%%

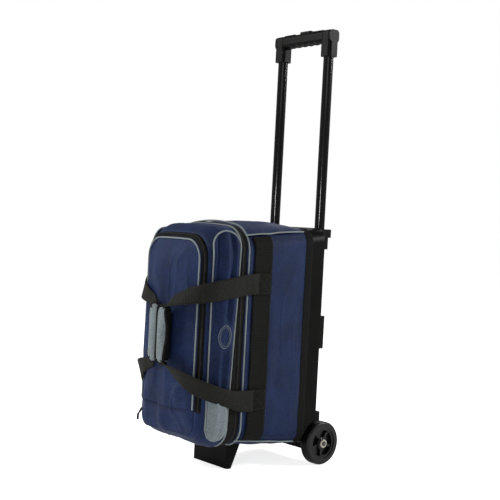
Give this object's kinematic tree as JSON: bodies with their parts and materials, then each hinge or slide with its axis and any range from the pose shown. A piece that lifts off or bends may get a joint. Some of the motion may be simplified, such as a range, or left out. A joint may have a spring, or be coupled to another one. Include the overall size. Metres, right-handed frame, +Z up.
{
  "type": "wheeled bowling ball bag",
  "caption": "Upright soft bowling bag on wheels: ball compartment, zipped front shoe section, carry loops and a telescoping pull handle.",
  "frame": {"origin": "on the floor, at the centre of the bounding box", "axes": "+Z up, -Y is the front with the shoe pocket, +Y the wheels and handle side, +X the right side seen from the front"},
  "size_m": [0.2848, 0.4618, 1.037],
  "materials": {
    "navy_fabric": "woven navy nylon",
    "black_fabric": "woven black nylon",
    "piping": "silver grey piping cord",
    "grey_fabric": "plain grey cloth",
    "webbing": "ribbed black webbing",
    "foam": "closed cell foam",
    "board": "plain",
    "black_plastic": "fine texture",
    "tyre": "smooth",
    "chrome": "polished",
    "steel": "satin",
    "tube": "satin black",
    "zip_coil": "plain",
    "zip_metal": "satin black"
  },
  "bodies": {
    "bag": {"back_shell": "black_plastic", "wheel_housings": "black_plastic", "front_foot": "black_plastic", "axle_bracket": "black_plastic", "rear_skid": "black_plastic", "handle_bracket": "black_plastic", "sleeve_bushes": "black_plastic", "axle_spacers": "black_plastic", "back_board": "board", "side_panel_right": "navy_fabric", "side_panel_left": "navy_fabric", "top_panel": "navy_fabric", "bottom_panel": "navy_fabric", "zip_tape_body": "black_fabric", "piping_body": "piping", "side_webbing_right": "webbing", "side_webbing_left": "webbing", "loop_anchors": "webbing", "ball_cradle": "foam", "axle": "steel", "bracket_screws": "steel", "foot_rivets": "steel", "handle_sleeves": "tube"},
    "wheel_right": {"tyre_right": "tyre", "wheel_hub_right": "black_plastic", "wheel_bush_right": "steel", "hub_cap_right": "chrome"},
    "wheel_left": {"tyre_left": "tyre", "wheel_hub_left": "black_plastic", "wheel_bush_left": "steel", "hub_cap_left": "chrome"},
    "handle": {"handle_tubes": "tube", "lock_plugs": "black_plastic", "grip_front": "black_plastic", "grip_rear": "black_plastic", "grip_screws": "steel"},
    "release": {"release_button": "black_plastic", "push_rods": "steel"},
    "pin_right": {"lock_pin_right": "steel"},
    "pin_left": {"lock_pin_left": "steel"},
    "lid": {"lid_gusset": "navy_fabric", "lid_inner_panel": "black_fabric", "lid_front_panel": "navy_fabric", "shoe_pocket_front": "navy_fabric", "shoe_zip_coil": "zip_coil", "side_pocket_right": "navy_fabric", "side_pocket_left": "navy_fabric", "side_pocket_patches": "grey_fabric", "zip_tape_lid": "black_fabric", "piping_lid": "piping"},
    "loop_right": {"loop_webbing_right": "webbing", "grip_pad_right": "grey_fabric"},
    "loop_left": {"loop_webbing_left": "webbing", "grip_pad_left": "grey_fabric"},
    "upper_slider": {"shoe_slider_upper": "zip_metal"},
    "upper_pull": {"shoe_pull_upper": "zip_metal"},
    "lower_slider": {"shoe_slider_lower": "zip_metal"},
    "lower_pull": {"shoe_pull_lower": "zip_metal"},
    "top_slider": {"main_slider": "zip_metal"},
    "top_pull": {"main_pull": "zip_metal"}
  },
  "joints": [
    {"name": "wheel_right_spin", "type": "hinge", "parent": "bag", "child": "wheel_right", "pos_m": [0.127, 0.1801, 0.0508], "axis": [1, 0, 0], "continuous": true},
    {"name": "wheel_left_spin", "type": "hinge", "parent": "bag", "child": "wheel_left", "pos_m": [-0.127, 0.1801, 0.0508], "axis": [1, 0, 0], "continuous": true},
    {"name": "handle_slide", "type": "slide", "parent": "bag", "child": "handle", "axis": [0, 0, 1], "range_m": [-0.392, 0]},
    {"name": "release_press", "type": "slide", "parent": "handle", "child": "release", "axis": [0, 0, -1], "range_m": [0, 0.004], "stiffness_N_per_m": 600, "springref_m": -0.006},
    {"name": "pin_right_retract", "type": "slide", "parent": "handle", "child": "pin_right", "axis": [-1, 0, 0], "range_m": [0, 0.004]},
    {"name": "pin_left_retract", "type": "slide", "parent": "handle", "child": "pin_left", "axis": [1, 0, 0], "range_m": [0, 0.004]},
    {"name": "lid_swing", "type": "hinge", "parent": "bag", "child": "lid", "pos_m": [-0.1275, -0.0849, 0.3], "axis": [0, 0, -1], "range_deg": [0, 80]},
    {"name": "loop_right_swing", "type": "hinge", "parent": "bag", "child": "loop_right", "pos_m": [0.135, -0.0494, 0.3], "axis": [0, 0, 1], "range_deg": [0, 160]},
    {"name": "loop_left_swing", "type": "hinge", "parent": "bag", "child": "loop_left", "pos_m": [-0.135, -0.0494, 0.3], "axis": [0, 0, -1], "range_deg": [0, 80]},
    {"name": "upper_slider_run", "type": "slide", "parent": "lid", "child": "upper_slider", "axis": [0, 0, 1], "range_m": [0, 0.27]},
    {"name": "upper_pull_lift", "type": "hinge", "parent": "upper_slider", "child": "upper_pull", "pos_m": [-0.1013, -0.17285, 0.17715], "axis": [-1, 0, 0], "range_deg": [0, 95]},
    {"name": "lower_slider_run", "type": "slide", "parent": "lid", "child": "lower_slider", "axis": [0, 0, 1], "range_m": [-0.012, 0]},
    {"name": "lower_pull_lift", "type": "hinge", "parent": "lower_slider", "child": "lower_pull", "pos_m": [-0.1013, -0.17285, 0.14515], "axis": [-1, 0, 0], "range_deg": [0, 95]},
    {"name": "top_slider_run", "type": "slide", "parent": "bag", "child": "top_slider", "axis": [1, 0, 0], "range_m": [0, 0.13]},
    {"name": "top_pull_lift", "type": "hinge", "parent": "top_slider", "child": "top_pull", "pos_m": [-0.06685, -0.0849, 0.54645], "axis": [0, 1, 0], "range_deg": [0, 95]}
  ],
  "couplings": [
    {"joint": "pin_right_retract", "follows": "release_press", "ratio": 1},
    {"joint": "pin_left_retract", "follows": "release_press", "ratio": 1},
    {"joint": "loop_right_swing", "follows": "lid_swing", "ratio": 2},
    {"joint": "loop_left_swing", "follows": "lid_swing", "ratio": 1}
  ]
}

%%
%%

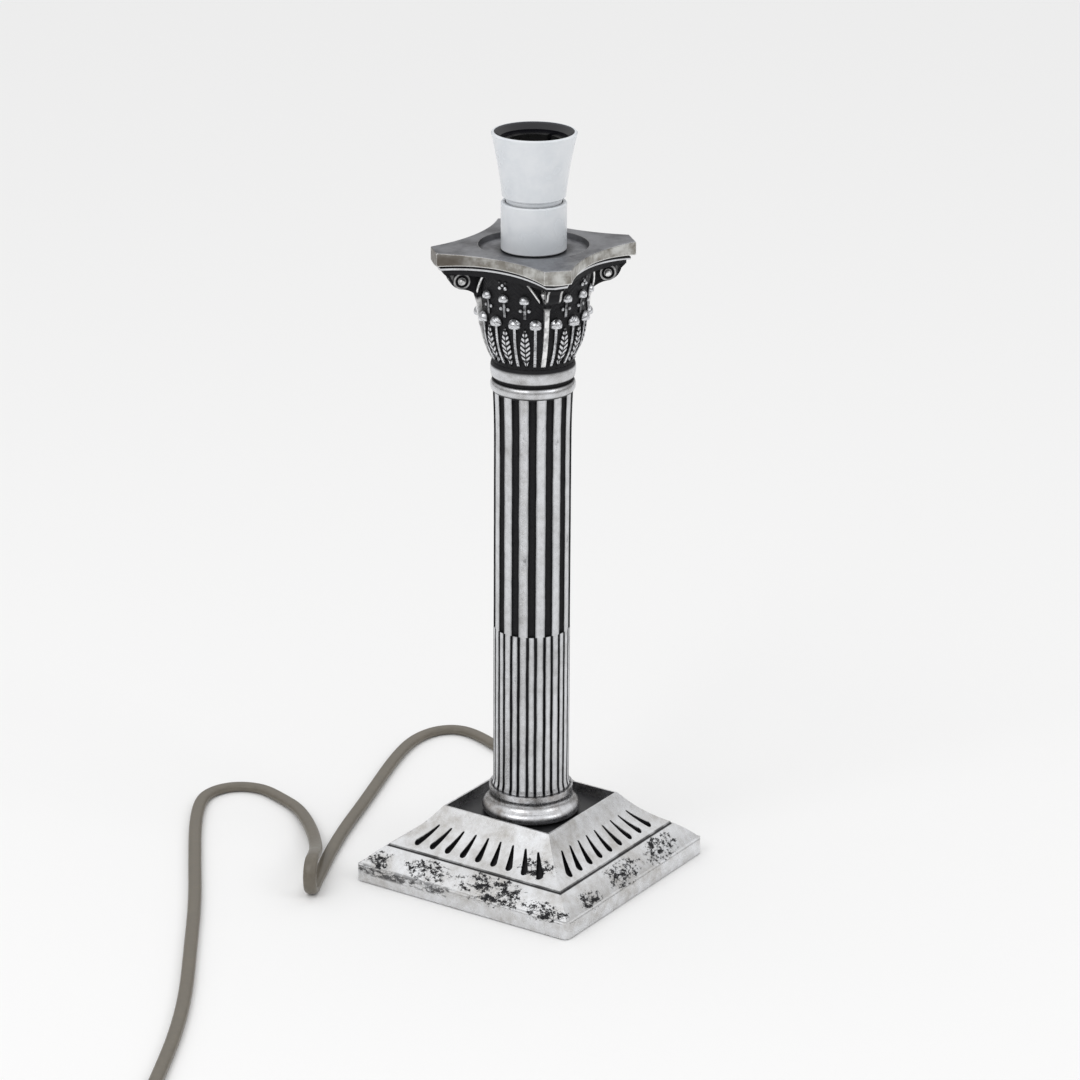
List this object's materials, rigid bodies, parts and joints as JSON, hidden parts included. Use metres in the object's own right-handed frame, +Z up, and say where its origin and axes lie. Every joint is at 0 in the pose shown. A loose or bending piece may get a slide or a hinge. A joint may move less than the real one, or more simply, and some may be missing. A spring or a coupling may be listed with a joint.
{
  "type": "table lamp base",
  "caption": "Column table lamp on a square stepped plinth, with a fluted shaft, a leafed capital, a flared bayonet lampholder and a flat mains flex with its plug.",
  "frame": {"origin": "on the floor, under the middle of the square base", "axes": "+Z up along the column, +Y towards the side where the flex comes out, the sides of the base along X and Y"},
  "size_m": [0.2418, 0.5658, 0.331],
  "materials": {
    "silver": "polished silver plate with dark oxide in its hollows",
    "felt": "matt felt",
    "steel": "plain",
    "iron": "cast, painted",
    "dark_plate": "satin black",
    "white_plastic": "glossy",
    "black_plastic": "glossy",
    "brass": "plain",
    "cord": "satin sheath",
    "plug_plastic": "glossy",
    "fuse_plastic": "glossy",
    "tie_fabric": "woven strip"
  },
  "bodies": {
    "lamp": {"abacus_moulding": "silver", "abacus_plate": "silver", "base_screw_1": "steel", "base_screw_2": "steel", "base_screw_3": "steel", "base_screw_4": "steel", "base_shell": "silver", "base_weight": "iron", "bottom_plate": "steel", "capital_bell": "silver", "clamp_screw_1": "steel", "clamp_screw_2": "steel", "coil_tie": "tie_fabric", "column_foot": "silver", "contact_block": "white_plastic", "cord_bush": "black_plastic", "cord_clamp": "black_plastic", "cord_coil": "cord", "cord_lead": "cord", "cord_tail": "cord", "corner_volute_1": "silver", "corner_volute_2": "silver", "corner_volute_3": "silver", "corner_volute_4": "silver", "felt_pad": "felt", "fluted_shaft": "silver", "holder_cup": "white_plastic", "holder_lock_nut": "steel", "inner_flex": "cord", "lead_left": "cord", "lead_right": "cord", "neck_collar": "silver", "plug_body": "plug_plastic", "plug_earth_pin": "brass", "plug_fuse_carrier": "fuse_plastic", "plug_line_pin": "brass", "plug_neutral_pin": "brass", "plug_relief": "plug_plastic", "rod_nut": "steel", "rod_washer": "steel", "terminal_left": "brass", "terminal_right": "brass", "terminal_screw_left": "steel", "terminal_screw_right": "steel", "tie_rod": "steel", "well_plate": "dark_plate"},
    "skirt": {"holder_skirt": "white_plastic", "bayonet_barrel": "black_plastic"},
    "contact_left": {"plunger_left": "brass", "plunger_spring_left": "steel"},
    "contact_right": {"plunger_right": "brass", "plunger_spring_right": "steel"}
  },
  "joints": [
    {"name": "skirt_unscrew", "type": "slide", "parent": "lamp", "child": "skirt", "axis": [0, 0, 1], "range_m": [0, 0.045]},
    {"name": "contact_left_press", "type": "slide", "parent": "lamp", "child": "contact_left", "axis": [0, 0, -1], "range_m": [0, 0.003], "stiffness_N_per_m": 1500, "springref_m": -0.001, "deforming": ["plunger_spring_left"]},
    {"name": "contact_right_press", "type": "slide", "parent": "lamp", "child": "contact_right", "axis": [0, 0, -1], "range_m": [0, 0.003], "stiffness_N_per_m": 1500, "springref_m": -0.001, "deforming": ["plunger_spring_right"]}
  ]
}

%%

#### Task instructions:
In the listing above, locate each line with "JSON" and copy it.

#### The result:
Give this object's kinematic tree as JSON: bodies with their parts and materials, then each hinge or slide with its axis and any range from the pose shown. A piece that lifts off or bends may get a joint. Some of the motion may be simplified, such as a range, or left out. A joint may have a spring, or be coupled to another one. Include the overall size. Metres, right-handed frame, +Z up.
List this object's materials, rigid bodies, parts and joints as JSON, hidden parts included. Use metres in the object's own right-handed frame, +Z up, and say where its origin and axes lie. Every joint is at 0 in the pose shown. A loose or bending piece may get a slide or a hinge. A joint may move less than the real one, or more simply, and some may be missing. A spring or a coupling may be listed with a joint.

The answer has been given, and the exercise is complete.